All gardens have some sensory value, so the biggest challenge has been trying to deal with all the baggage that comes with the term "sensory" (think brutal raised beds and wind chimes), without it becoming a slave to the stereotype. A well-designed garden should be able to stand on its own two feet without water, scent or even sound and excessive colour. Few, including me, would be brave enough to explore this angle at an event so prestigious, but my aim is to exercise just a little self-restraint (just one raised bed and no wind chimes). Instead of a check-list of sensory clichés, my hope is that a strong sense of place will be enough to improve one's well-being. For while the sight and scent of a rose might be a potent memory trigger, an abiding sense that the garden is a pleasant space to ponder or seek solace – long after the rose has faded – is ultimately more important.
Mary Keen sums it up beautifully in "Gardens as Theatre", a chapter in the BBC book Gardens of Inspiration: "The real point is the place and what it does to you as a person and how, having drained and smoothed the mind, so that all the worries evaporate, it leaves you free to walk or sit so that your head can be filled with something calmer than the trivia which we all collect in our brains ... such gardens have no rival. Imagine shade when you are hot, and space when you feel crowded; add to that a sense that nothing else matters except what is here and now, that time has stopped, and all is well with the world and will be so forever."

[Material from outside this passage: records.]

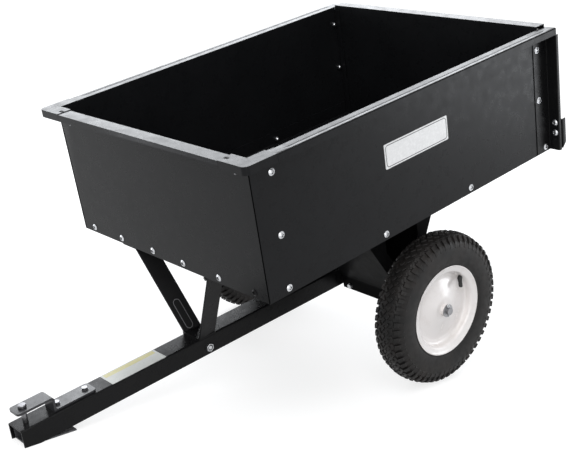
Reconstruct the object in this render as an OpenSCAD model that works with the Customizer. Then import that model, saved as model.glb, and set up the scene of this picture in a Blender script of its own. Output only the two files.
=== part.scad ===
// Tipping dump cart: a steel tray on two pneumatic wheels, with a drawn tongue that the tray hinges on.
// Millimetres, +Z up, front (tongue) toward -Y. The origin is on the ground, below the middle of the cart.

/* [Tray] */
// Width over the side panels
tray_w = 750; // [600:10:900]
// Front panel ahead of the axle
tray_nose = 532; // [480:2:560]
// Rear end of the side panels behind the axle
tray_tail = 486; // [470:2:560]
// Height of the side panels, with the rim
tray_h = 339; // [280:1:420]
// Underside of the floor above the axle
tray_rise = 262; // [240:1:300]
// Nose-down tilt of the tray at rest, degrees
tray_pitch = 12.2; // [11.2:0.1:13.2]
// Thickness of the tray's sheet
sheet_t = 2; // [1.5:0.25:3]
// Width of the turned-out rim
rim_w = 34; // [24:1:45]
// Depth of the rim's down-turned lip
rim_lip = 18; // [10:1:26]
// Legs of the rim's corner pieces
corner_leg = 89; // [70:1:120]
// Height of the corner pieces above the rim
corner_step = 1.5; // [0.5:0.25:2]
// Height of the floor's turned-up edges
floor_lip = 36; // [28:1:50]
// Length of the front panel's returns inside the side panels
return_l = 75; // [66:1:100]

/* [Tailgate] */
// Depth of the tailgate's folded edges
gate_fold = 23; // [18:1:28]
// Play of the tailgate in its guides, fore and aft
gate_play = 2; // [1:0.5:3]
// Height of the tailgate above the rim
gate_proud = 6; // [3:1:12]
// Width of the guides' flanges
guide_w = 22; // [16:1:30]
// Leg of the outer channel along the side panel
channel_leg = 57; // [50:1:64]
// Outward leg of the outer channel
channel_out = 33; // [24:1:36]
// Rearward lip of the outer channel
channel_lip = 10; // [6:1:12]
// Height of the lower gate bracket
bracket_h = 82; // [60:1:120]
// Rearward reach of the lower gate bracket
bracket_lip = 22; // [16:1:30]

/* [Tongue] */
// Tongue width
tongue_w = 62; // [56:1:70]
// Tongue height
tongue_h = 50; // [46:1:52]
// Tongue wall
tongue_t = 3; // [2.5:0.5:4]
// Tongue front end ahead of the axle
tongue_l = 1017; // [980:1:1080]
// Rise of the tongue's top above the axle
tongue_top = 26; // [24:1:28]
// Tilt of the tongue at rest, degrees
tongue_pitch = 10.4; // [9.8:0.1:10.7]

/* [Hitch] */
// Thickness of the hitch plate
hitch_t = 6; // [5:0.5:8]
// Width of the hitch plate
hitch_w = 44; // [36:1:50]
// Length of the hitch plate's raised tab
hitch_tab_l = 88; // [76:1:100]
// Clear gap for the drawbar
hitch_gap = 33; // [25:1:40]
// Diameter of the hitch pin
hitch_pin_d = 13; // [12:0.5:19]
// Spacing of the two hitch bolts
hitch_bolt_pitch = 76; // [60:1:80]
// Length of the skid's sole
skid_l = 125; // [90:1:160]

/* [Running gear] */
// Tyre outside diameter
tyre_d = 400; // [400:1:410]
// Tyre section width
tyre_w = 84; // [78:1:96]
// Distance between the wheels' middle planes
track = 722; // [700:2:780]
// Diameter over the rim's lips
rim_d = 237; // [228:1:244]
// Width over the rim's lips
wheel_rim_w = 76; // [64:1:78]
// Axle diameter
axle_d = 19; // [16:0.5:22]
// Distance from the axle stand's ends in to out, up to the wheels' middle planes
wheel_reach = 96; // [90:1:120]
// Height of the axle beams
beam_h = 19; // [15:1:25]

/* [Legs and latch] */
// Width of the leg straps, fore and aft
leg_w = 50; // [44:1:56]
// Thickness of the leg straps
leg_t = 5; // [4:0.5:6]
// Sideways lean of the legs, run over rise
leg_lean = 0.54; // [0.4:0.02:0.6]
// Distance of the catch bolt ahead of the axle
catch_y = 487; // [480:1:492]
// Diameter of the catch bolt
catch_d = 12; // [10:0.5:14]
// Length of the latch handle behind its pivot
latch_l = 118; // [90:1:140]

/* [Fasteners] */
// Tray bolt diameter
bolt_d = 8; // [6:1:10]
// Tray bolt head diameter
head_d = 17; // [14:0.5:20]
// Frame bolt diameter
frame_bolt_d = 10; // [8:1:12]

/* [Hidden] */
$fn = 48;

// Clearances
run_gap = 0.08;
hole_gap = 0.2;
side_gap = 1;
seat_gap = 0.3;

// Derived sizes of the tray
half_w = tray_w / 2;
inner_w = half_w - sheet_t;
rim_z = tray_rise + tray_h;
floor_z = tray_rise + sheet_t;
front_y = -tray_nose;
front_in = front_y + sheet_t;
rim_x = half_w + rim_w;
rim_front = front_y - rim_w;
corner_x = rim_x - corner_leg;
corner_y = rim_front + corner_leg;
corner_under = rim_z + corner_step - sheet_t;
corner_r = 14;
corner_tab_h = 58;
side_play = 0.5;

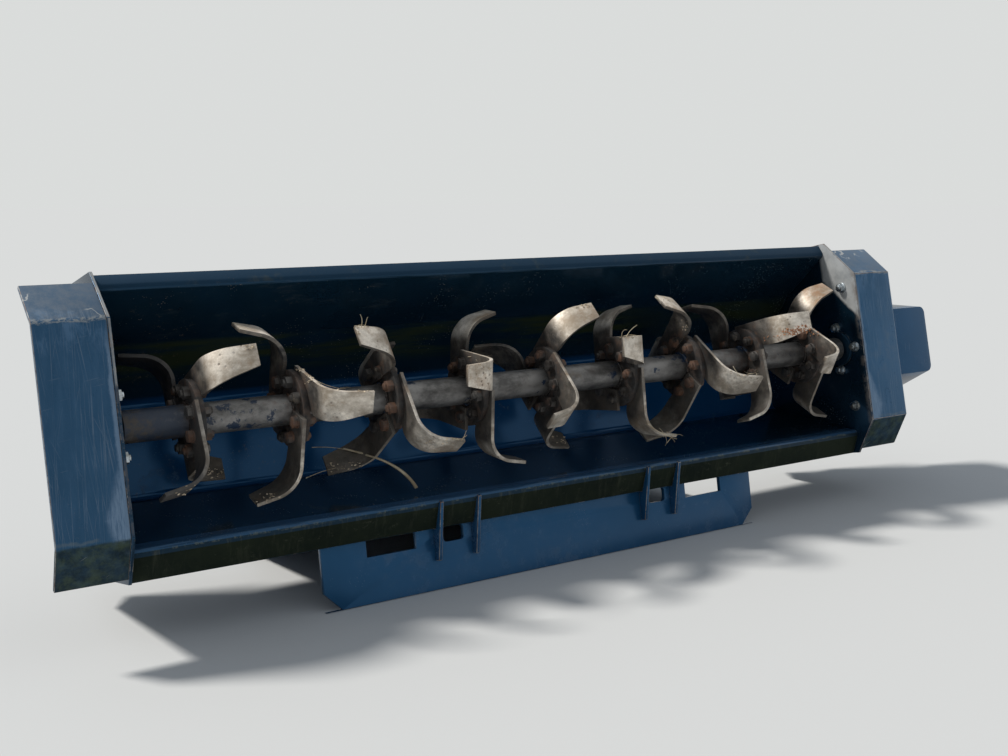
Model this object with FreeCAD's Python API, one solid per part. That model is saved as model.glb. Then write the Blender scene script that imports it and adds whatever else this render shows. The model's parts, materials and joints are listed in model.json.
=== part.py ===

The chapter has become my Holy Grail. I don't honestly know if I've reached it yet in a real garden and of course it will be impossible to find it in a show garden that hasn't had the time to develop. But if there's one part of the Bupa Garden that can momentarily diffuse the cacophony of crowds, cameras or public address systems, and provide a small window of dream-time, I'll know that even if it doesn't win the medal we all secretly desire, it will certainly be well-equipped to develop and fulfil an altogether more important quest.